15 December 2007 – Wrexham 1 Brentford 3
After five consecutive games without a goal, including a 7-0 drubbing at Peterborough and successive 1-0 home losses to Morecambe and Grimsby, the club sat 87th in the football league and were drifting ever lower. Relieved from Terry Butcher’s awful tenure, his assistant Andy Scott was given the caretaker role and instantly oversaw a change in fortune and, equally, a change in attitude. Beginning with this 3-1 win against an incompetent Wrexham side, within 18 months Scott had overseen promotion to the third tier while Matthew Benham was planning a regular financial commitment to the club. This single game marked the turning point from the club’s decline into a sub-standard fourth tier outfit and Scott’s side were to lay the foundation for what would come over the following decade.

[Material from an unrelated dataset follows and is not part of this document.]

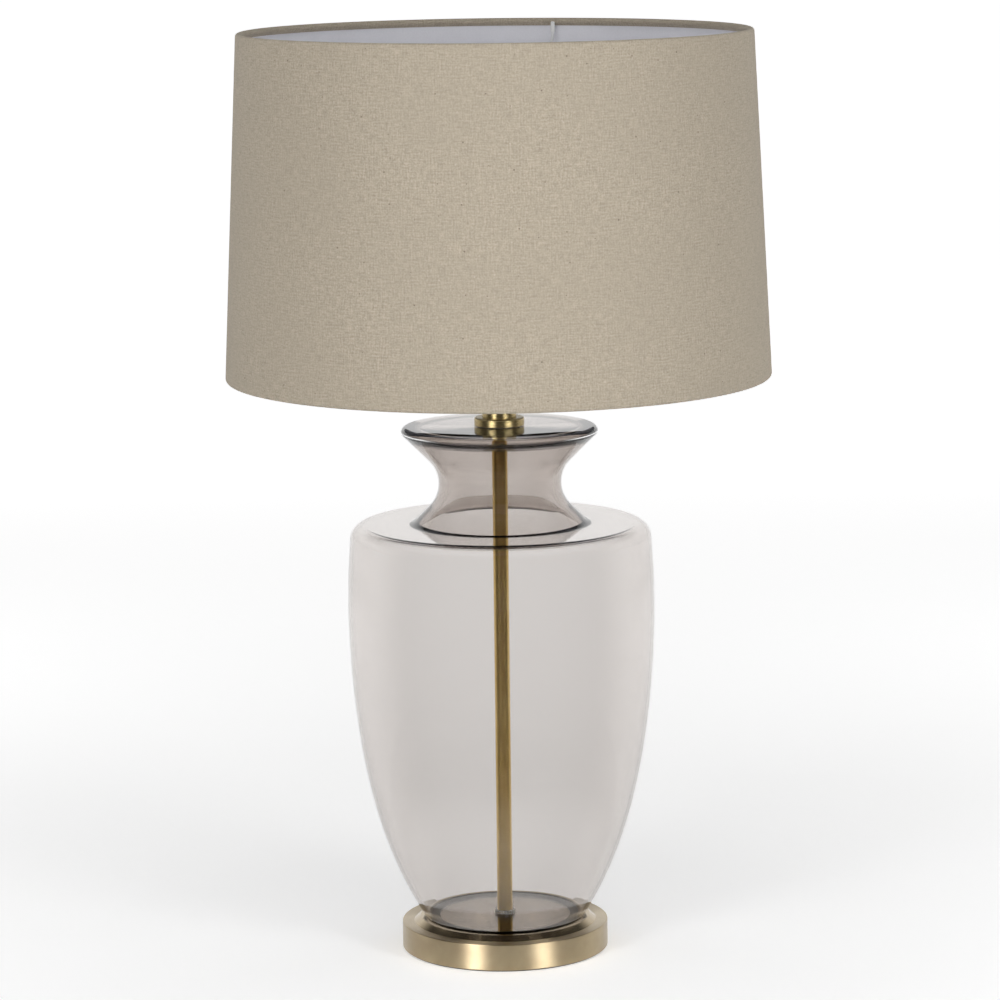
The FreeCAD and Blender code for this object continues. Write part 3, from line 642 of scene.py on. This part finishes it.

It was definitely still Old Brentford when, in April 2013, Marcello Trotta wrestled Kevin O’Connor out of the history books and we ended, at home to Doncaster, on our knees in their box with the ball down the other end in Simon Moore’s net. Yet having lost the Play Off final to underdogs Yeovil, the club made immediate positive noises of holding onto our best players and investing for another push. 2014 saw a comfortable, confident, anguish-free promotion once Trotta had achieved absolution at the season’s definitive game at Brisbane Road. This was a novel experience, a controlled promotion wrapped up prematurely and with some surprise on a Good Friday when all the stars seemed to align in our favour.
February 2015 – Schism
Our first season in the Championship was a glorious season of attacking football and overachievement, yet in the build-up to a crucial midweek game at home to Watford it was announced that Mark Warburton and his coaching staff would be moving on at the season’s close due to a difference of opinion with the Board over the future direction of the club. This was a test-case for the project, and the call divided opinion amongst fans with some loyal to a very popular and capable manager and others to the ethos of the Benham project. The club was unanimously ridiculed by national media, committed as they were to traditional football methods and traditional football men and, setting the club’s progression back considerably, the subsequent appointment of Marinus Dijkhuisen provided some vindication to the naysayers. But the hierarchy were honest enough to learn from this mistake and got back to where they needed to be in appointing Dean Smith before the year was out. Viewed from 2021 it seems obvious that the club should have stuck with principles over personnel, but at the time it was a bold call made in the face of opposition from within and outside of the club.
1 November 2017 – Birmingham 0 Brentford 2
Just a wonderful night. Two cheeky Maupay goals. Harlee Dean benched. Jota ineffective. Colin subbed after ten minutes. Had we been asset stripped by the Blues? Had we ‘eck? If a single match cemented confidence in the club’s recruitment methodology, this was it.
July 2019 – The Transfer Window
It seemed so unlikely when the news broke that we were making moves to sign arguably the best defender in the league from undoubtedly the biggest club. My Whatsapp group began buzzing on the Friday night and, by the end of the weekend, Pontus bloody Jansson was signing for Brentford. We were really going for it here, correcting the soft underbelly that had characterised our Championship failings to this point, spending £6m on the finished article, a master of gamesmanship, a strong leader and a very good centre-back. Looking back now at that Summer’s transfer activity, the progression in ambition is evident as we brought in much of the spine of our Premier League side for hitherto unimaginable fees. Raya, Nørgaard, Pinnock, Mbeumo and Jensen all came in but it was Jansson’s signing that demanded attention, marking us as serious contenders for promotion to the Premier League.
May 2021 – Brentford 2 Swansea 0
Another promotion built on the back of a play off final defeat, the club were by now the embodiment of the sporting cliché “we go again”. And to view this fixture with the secure objectivity of hindsight, it was a match without jeopardy won within twenty minutes. On the day of the final, Thomas Frank and the team were all charisma and self-belief and, in winning promotion through the play offs at the tenth time of asking, the transition into New Brentford was unequivocally complete.